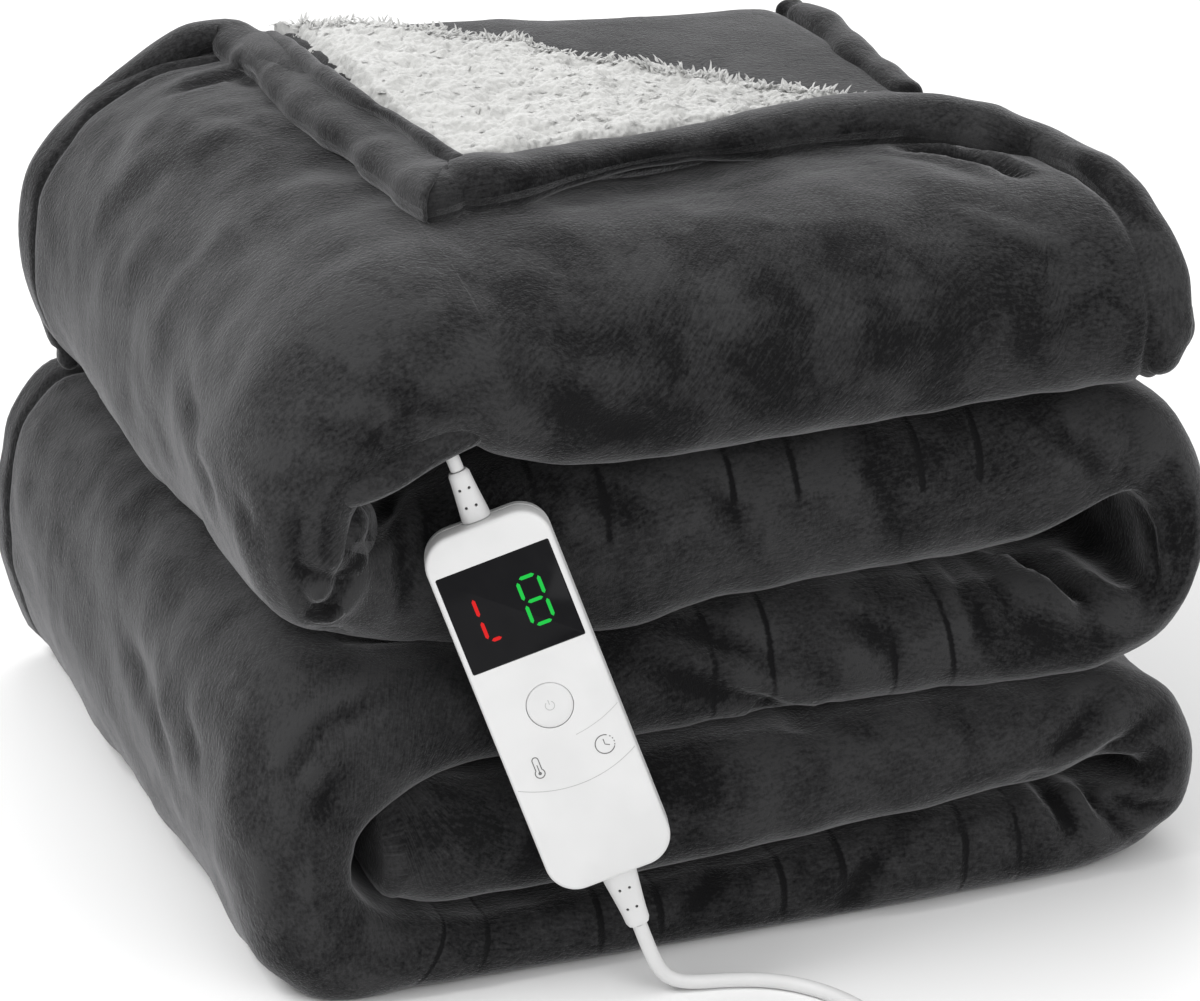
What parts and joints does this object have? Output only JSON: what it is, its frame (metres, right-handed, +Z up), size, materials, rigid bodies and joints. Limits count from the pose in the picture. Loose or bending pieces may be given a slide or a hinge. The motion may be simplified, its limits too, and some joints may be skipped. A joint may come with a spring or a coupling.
{
  "type": "electric heated blanket",
  "caption": "Plush heated throw folded in layers with one corner turned over its fleece lining, a hand controller on a lead, and a coiled mains cord with plug.",
  "frame": {"origin": "centre of the folded blanket and its controller in plan, on the surface it rests on", "axes": "+Z up, +X to the right along the folded strip, front with the controller towards -Y"},
  "size_m": [0.419, 0.5931, 0.3039],
  "materials": {
    "flannel": "short brushed flannel pile, matt with a blotchy nap",
    "sherpa": "tufted white sherpa fleece",
    "white_plastic": "white moulded plastic, satin",
    "white_key": "white moulded plastic, satin",
    "black_window": "polished black window with lit segments",
    "white_cord": "white flexible vinyl",
    "blade_metal": "nickel-plated brass"
  },
  "bodies": {
    "blanket": {"blanket": "flannel", "sherpa_lining": "sherpa", "controller_front_shell": "white_plastic", "controller_back_shell": "white_plastic", "display_window": "black_window", "top_strain_relief": "white_cord", "bottom_strain_relief": "white_cord", "controller_lead": "white_cord", "lead_socket": "white_cord", "mains_cord": "white_cord", "cord_coil": "white_cord", "cord_tail": "white_cord", "mains_plug": "white_cord", "plug_blade_left": "blade_metal", "plug_blade_right": "blade_metal"},
    "power_button": {"power_button": "white_key"}
  },
  "joints": [
    {"name": "power_button_press", "type": "slide", "parent": "blanket", "child": "power_button", "axis": [0.292, 0.9491, -0.1181], "range_m": [0, 0.0008], "stiffness_N_per_m": 600}
  ]
}
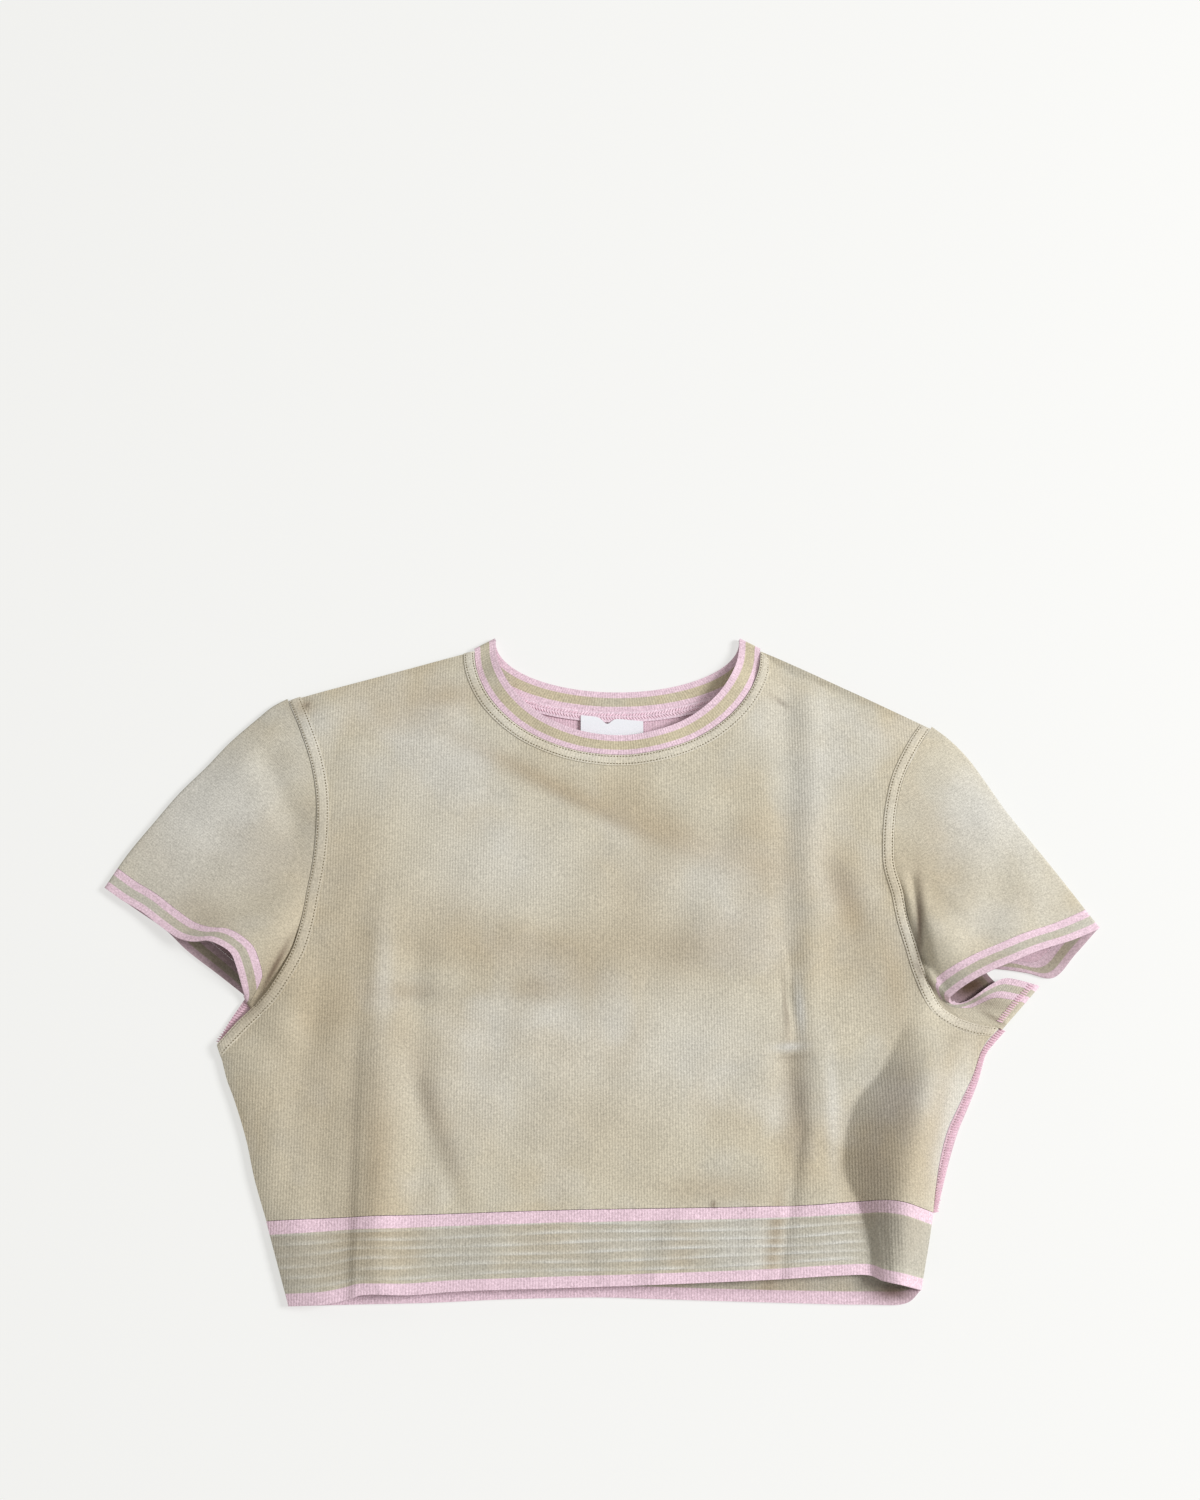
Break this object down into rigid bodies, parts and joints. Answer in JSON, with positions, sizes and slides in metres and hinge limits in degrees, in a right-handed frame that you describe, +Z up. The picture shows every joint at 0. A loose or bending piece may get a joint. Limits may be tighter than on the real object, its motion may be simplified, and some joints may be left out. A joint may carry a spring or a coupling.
{
  "type": "crop top",
  "caption": "Short-sleeved knitted crop top, laid flat with its front up: ring neckband, banded cuffs and hem, open neck, sleeves and hem, soft folds.",
  "frame": {"origin": "on the surface that the garment lies on, under the middle of its outline", "axes": "+X towards the right sleeve as seen from the front, +Y from the hem towards the neck, +Z up from the surface, out of the front"},
  "size_m": [0.6068, 0.4082, 0.0194],
  "materials": {
    "knit": "matt beige double-faced knit with fine upright wales, pink on its reverse",
    "band_knit": "matt beige knit with pink edges and fine level tuck ridges",
    "edge_knit": "matt pale pink knit with a beige stripe along its middle",
    "label_tape": "plain white woven tape"
  },
  "bodies": {
    "root": {"front_panel": "knit", "back_panel": "knit", "neck_seam_band": "knit", "armhole_band_left": "knit", "armhole_band_right": "knit", "hem_band_front": "band_knit", "hem_band_back": "band_knit", "sleeve_left": "knit", "cuff_left": "edge_knit", "sleeve_right": "knit", "cuff_right": "edge_knit", "neckband": "edge_knit", "neck_tape": "edge_knit", "label": "label_tape", "side_seam_right": "edge_knit", "underarm_left": "edge_knit"}
  },
  "joints": []
}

→ **CHALLENGE**
Reproduce each record exactly as it appears.

→ **WRITTEN SOLUTION**
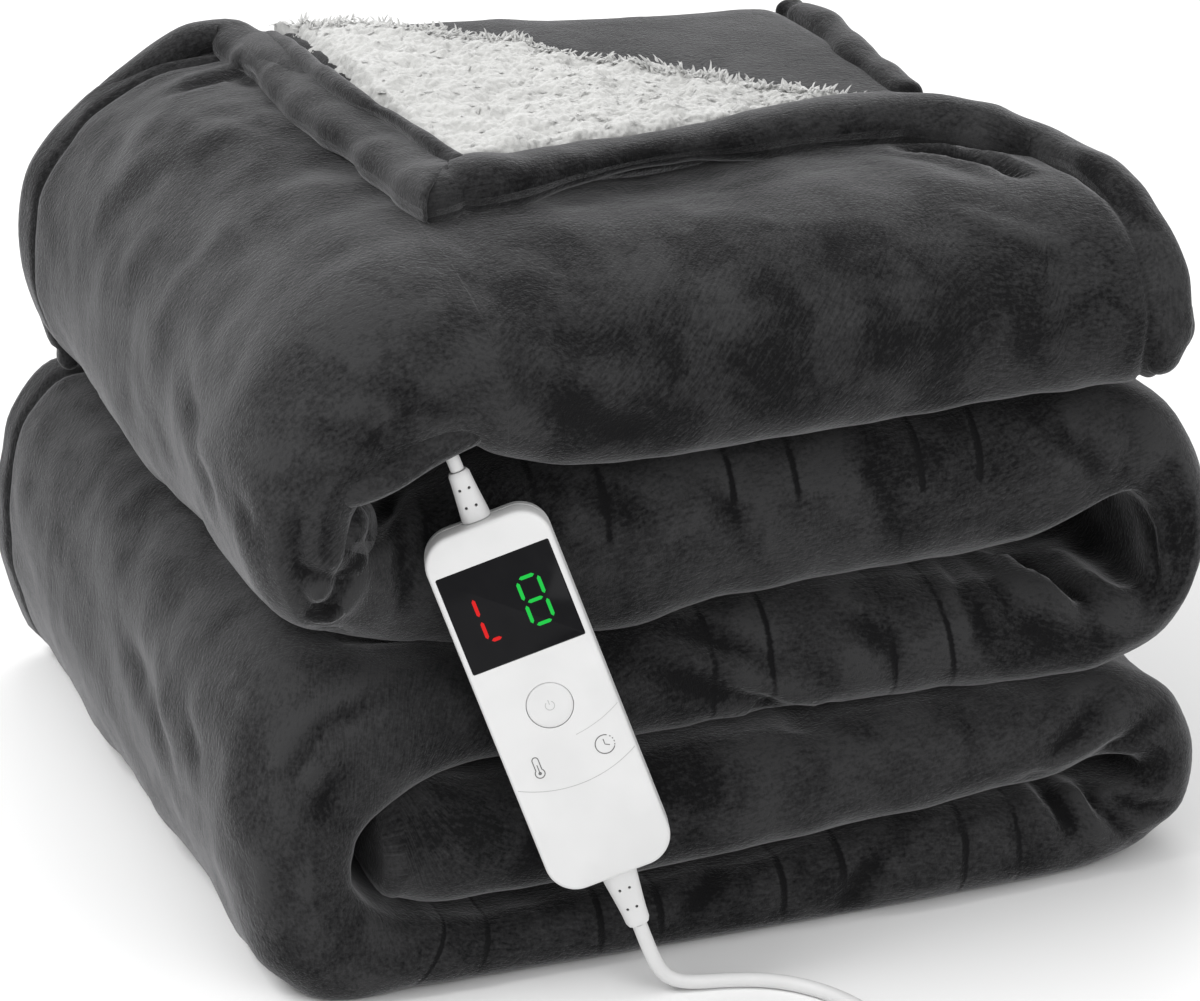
What parts and joints does this object have? Output only JSON: what it is, its frame (metres, right-handed, +Z up), size, materials, rigid bodies and joints. Limits count from the pose in the picture. Loose or bending pieces may be given a slide or a hinge. The motion may be simplified, its limits too, and some joints may be skipped. A joint may come with a spring or a coupling.
{
  "type": "electric heated blanket",
  "caption": "Plush heated throw folded in layers with one corner turned over its fleece lining, a hand controller on a lead, and a coiled mains cord with plug.",
  "frame": {"origin": "centre of the folded blanket and its controller in plan, on the surface it rests on", "axes": "+Z up, +X to the right along the folded strip, front with the controller towards -Y"},
  "size_m": [0.419, 0.5931, 0.3039],
  "materials": {
    "flannel": "short brushed flannel pile, matt with a blotchy nap",
    "sherpa": "tufted white sherpa fleece",
    "white_plastic": "white moulded plastic, satin",
    "white_key": "white moulded plastic, satin",
    "black_window": "polished black window with lit segments",
    "white_cord": "white flexible vinyl",
    "blade_metal": "nickel-plated brass"
  },
  "bodies": {
    "blanket": {"blanket": "flannel", "sherpa_lining": "sherpa", "controller_front_shell": "white_plastic", "controller_back_shell": "white_plastic", "display_window": "black_window", "top_strain_relief": "white_cord", "bottom_strain_relief": "white_cord", "controller_lead": "white_cord", "lead_socket": "white_cord", "mains_cord": "white_cord", "cord_coil": "white_cord", "cord_tail": "white_cord", "mains_plug": "white_cord", "plug_blade_left": "blade_metal", "plug_blade_right": "blade_metal"},
    "power_button": {"power_button": "white_key"}
  },
  "joints": [
    {"name": "power_button_press", "type": "slide", "parent": "blanket", "child": "power_button", "axis": [0.292, 0.9491, -0.1181], "range_m": [0, 0.0008], "stiffness_N_per_m": 600}
  ]
}
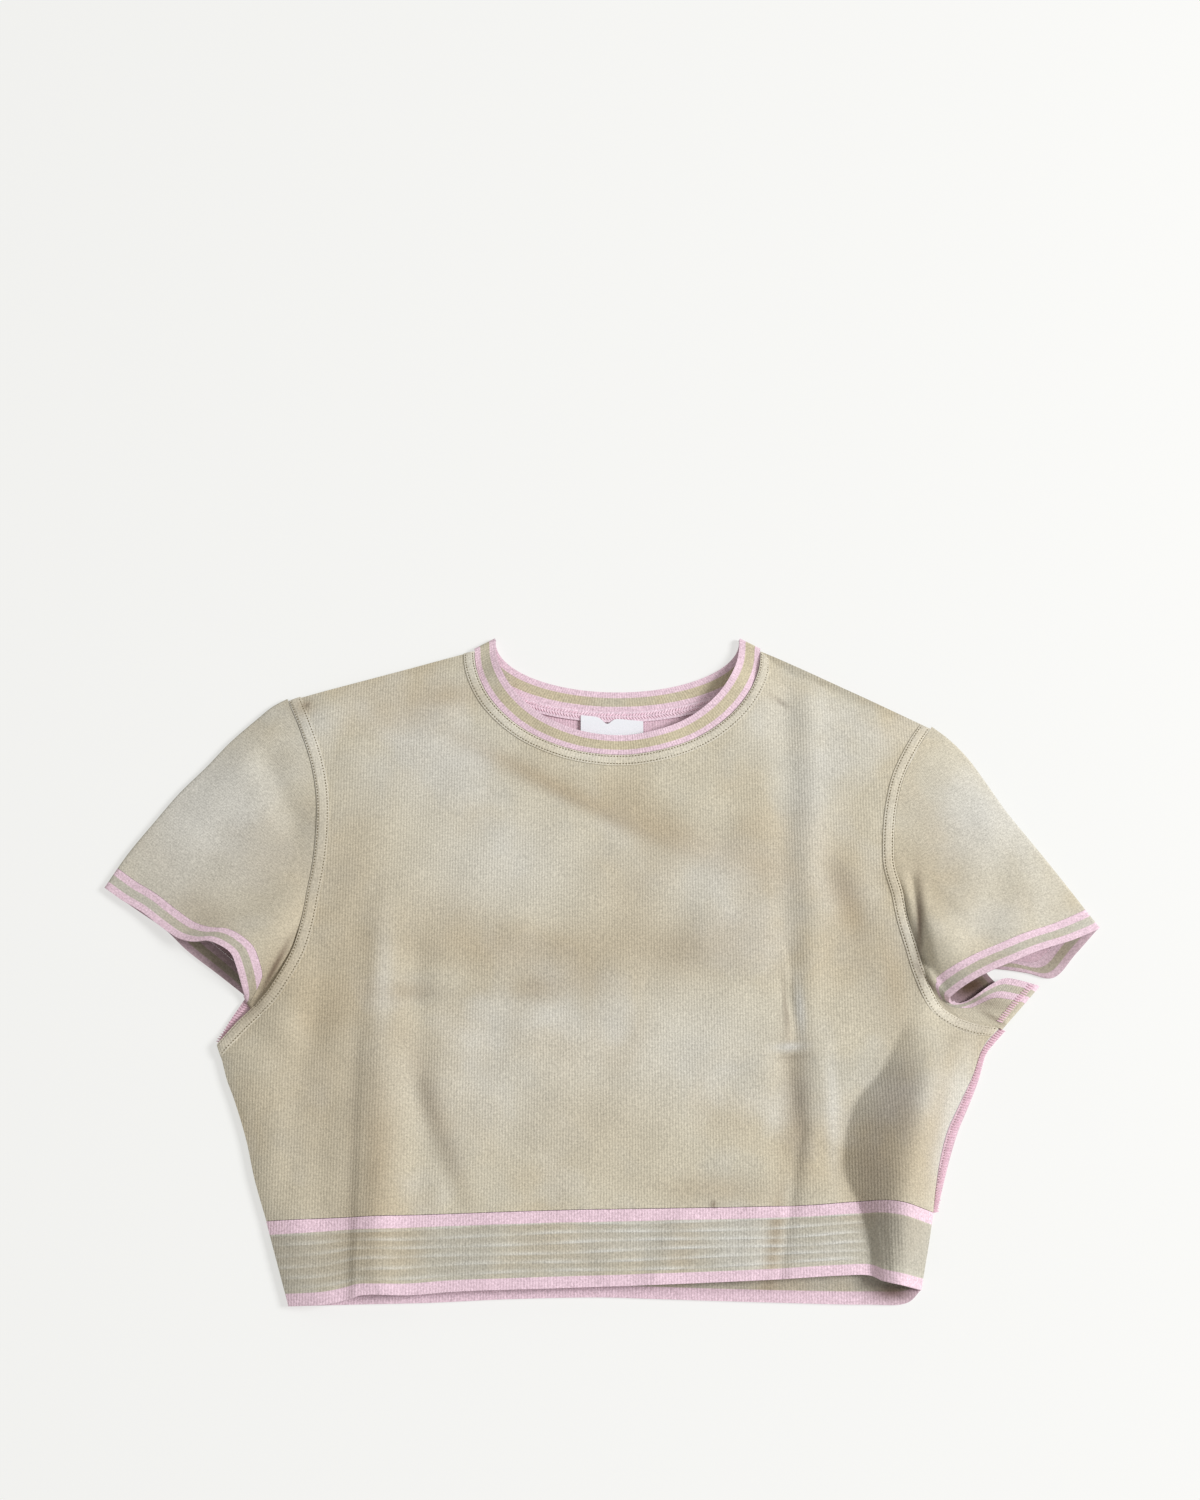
Break this object down into rigid bodies, parts and joints. Answer in JSON, with positions, sizes and slides in metres and hinge limits in degrees, in a right-handed frame that you describe, +Z up. The picture shows every joint at 0. A loose or bending piece may get a joint. Limits may be tighter than on the real object, its motion may be simplified, and some joints may be left out. A joint may carry a spring or a coupling.
{
  "type": "crop top",
  "caption": "Short-sleeved knitted crop top, laid flat with its front up: ring neckband, banded cuffs and hem, open neck, sleeves and hem, soft folds.",
  "frame": {"origin": "on the surface that the garment lies on, under the middle of its outline", "axes": "+X towards the right sleeve as seen from the front, +Y from the hem towards the neck, +Z up from the surface, out of the front"},
  "size_m": [0.6068, 0.4082, 0.0194],
  "materials": {
    "knit": "matt beige double-faced knit with fine upright wales, pink on its reverse",
    "band_knit": "matt beige knit with pink edges and fine level tuck ridges",
    "edge_knit": "matt pale pink knit with a beige stripe along its middle",
    "label_tape": "plain white woven tape"
  },
  "bodies": {
    "root": {"front_panel": "knit", "back_panel": "knit", "neck_seam_band": "knit", "armhole_band_left": "knit", "armhole_band_right": "knit", "hem_band_front": "band_knit", "hem_band_back": "band_knit", "sleeve_left": "knit", "cuff_left": "edge_knit", "sleeve_right": "knit", "cuff_right": "edge_knit", "neckband": "edge_knit", "neck_tape": "edge_knit", "label": "label_tape", "side_seam_right": "edge_knit", "underarm_left": "edge_knit"}
  },
  "joints": []
}